- **WHAT TO DO**: Copy out each line below exactly as it appears.

--- start of STORED DATA ---

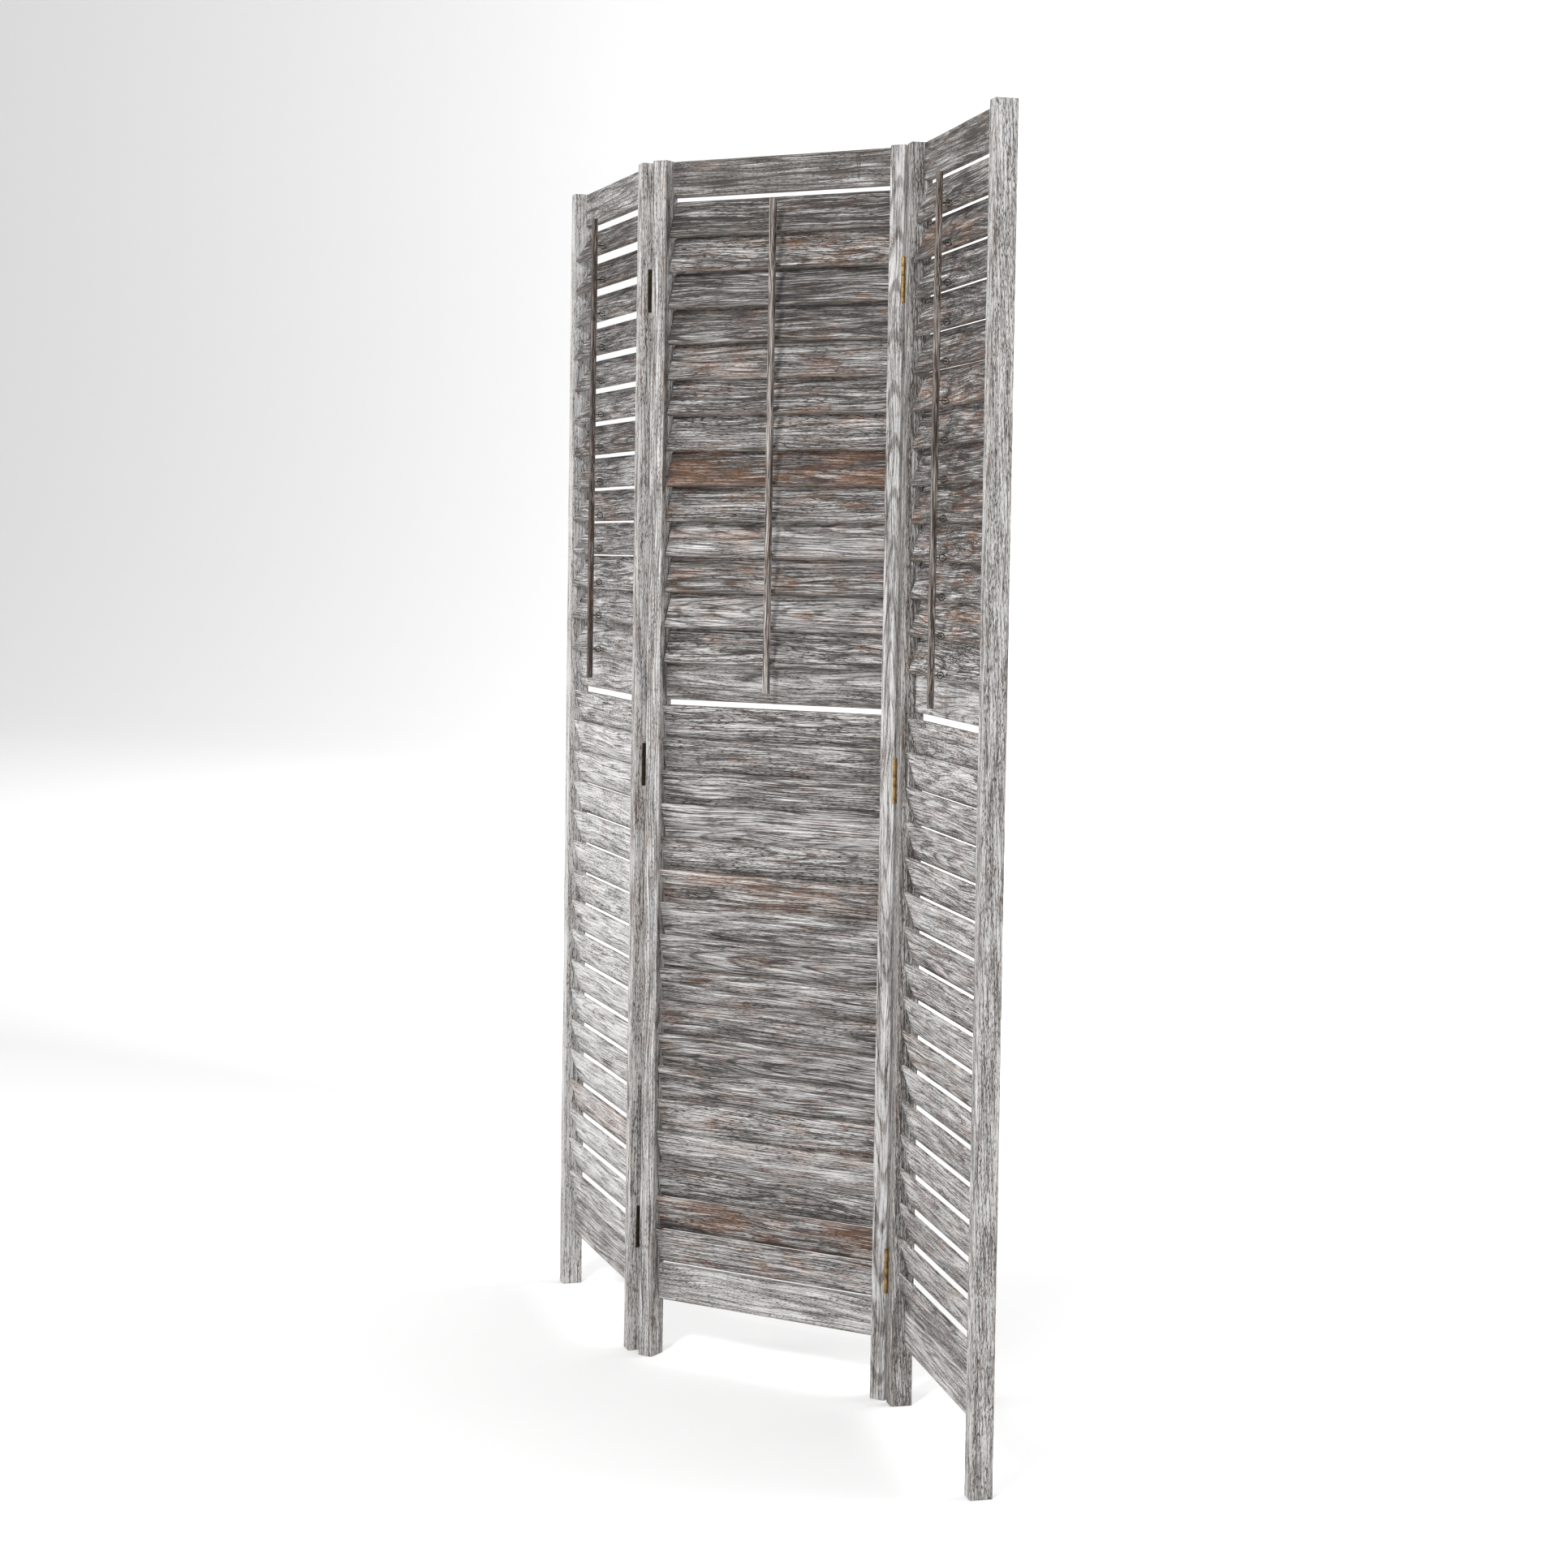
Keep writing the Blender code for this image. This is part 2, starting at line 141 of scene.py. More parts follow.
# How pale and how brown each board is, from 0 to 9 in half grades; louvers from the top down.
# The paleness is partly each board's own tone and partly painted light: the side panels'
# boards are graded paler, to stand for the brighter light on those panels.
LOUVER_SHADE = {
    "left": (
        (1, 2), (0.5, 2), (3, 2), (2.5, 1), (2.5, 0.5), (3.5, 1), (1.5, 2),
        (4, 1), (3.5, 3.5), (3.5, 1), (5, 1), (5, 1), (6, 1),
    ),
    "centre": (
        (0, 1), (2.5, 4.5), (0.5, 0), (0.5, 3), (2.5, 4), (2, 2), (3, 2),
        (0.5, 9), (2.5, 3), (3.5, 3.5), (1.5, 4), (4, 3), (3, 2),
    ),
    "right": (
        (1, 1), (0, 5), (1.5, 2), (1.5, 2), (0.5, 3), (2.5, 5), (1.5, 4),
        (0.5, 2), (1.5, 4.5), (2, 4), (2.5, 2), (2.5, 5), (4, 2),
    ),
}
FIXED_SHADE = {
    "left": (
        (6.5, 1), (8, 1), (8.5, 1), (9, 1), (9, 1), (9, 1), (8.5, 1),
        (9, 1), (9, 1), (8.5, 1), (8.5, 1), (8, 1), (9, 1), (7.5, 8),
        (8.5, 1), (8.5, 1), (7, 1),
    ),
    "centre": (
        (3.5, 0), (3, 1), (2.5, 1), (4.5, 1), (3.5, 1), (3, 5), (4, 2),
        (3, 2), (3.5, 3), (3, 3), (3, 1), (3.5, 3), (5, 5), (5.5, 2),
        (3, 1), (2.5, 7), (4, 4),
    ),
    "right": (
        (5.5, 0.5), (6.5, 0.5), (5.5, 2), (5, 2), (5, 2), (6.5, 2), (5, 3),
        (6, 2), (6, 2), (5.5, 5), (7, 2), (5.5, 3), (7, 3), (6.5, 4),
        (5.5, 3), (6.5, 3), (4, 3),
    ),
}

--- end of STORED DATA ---

- **CORRECT RESULT**:
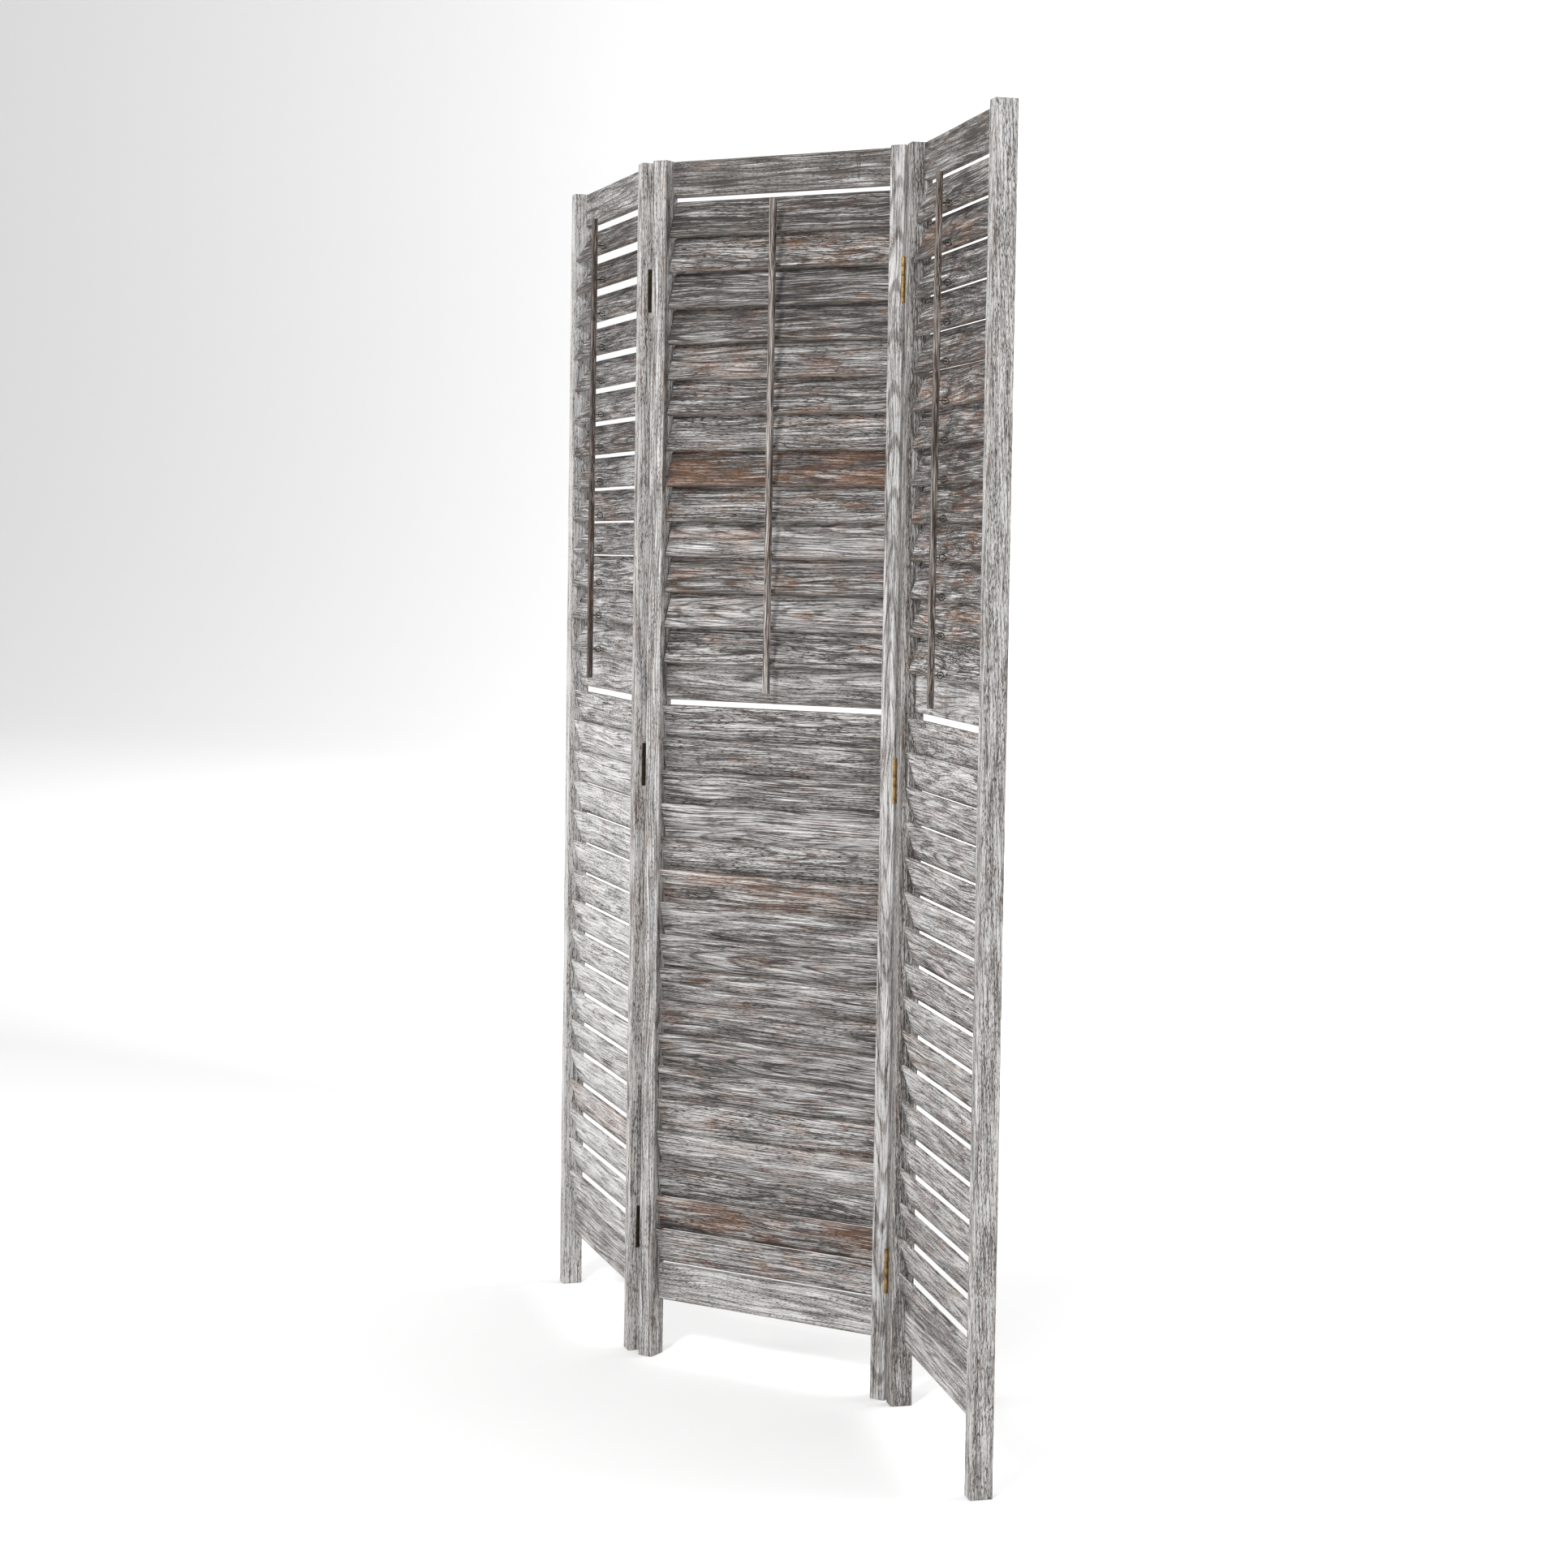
Keep writing the Blender code for this image. This is part 2, starting at line 141 of scene.py. More parts follow.
# How pale and how brown each board is, from 0 to 9 in half grades; louvers from the top down.
# The paleness is partly each board's own tone and partly painted light: the side panels'
# boards are graded paler, to stand for the brighter light on those panels.
LOUVER_SHADE = {
    "left": (
        (1, 2), (0.5, 2), (3, 2), (2.5, 1), (2.5, 0.5), (3.5, 1), (1.5, 2),
        (4, 1), (3.5, 3.5), (3.5, 1), (5, 1), (5, 1), (6, 1),
    ),
    "centre": (
        (0, 1), (2.5, 4.5), (0.5, 0), (0.5, 3), (2.5, 4), (2, 2), (3, 2),
        (0.5, 9), (2.5, 3), (3.5, 3.5), (1.5, 4), (4, 3), (3, 2),
    ),
    "right": (
        (1, 1), (0, 5), (1.5, 2), (1.5, 2), (0.5, 3), (2.5, 5), (1.5, 4),
        (0.5, 2), (1.5, 4.5), (2, 4), (2.5, 2), (2.5, 5), (4, 2),
    ),
}
FIXED_SHADE = {
    "left": (
        (6.5, 1), (8, 1), (8.5, 1), (9, 1), (9, 1), (9, 1), (8.5, 1),
        (9, 1), (9, 1), (8.5, 1), (8.5, 1), (8, 1), (9, 1), (7.5, 8),
        (8.5, 1), (8.5, 1), (7, 1),
    ),
    "centre": (
        (3.5, 0), (3, 1), (2.5, 1), (4.5, 1), (3.5, 1), (3, 5), (4, 2),
        (3, 2), (3.5, 3), (3, 3), (3, 1), (3.5, 3), (5, 5), (5.5, 2),
        (3, 1), (2.5, 7), (4, 4),
    ),
    "right": (
        (5.5, 0.5), (6.5, 0.5), (5.5, 2), (5, 2), (5, 2), (6.5, 2), (5, 3),
        (6, 2), (6, 2), (5.5, 5), (7, 2), (5.5, 3), (7, 3), (6.5, 4),
        (5.5, 3), (6.5, 3), (4, 3),
    ),
}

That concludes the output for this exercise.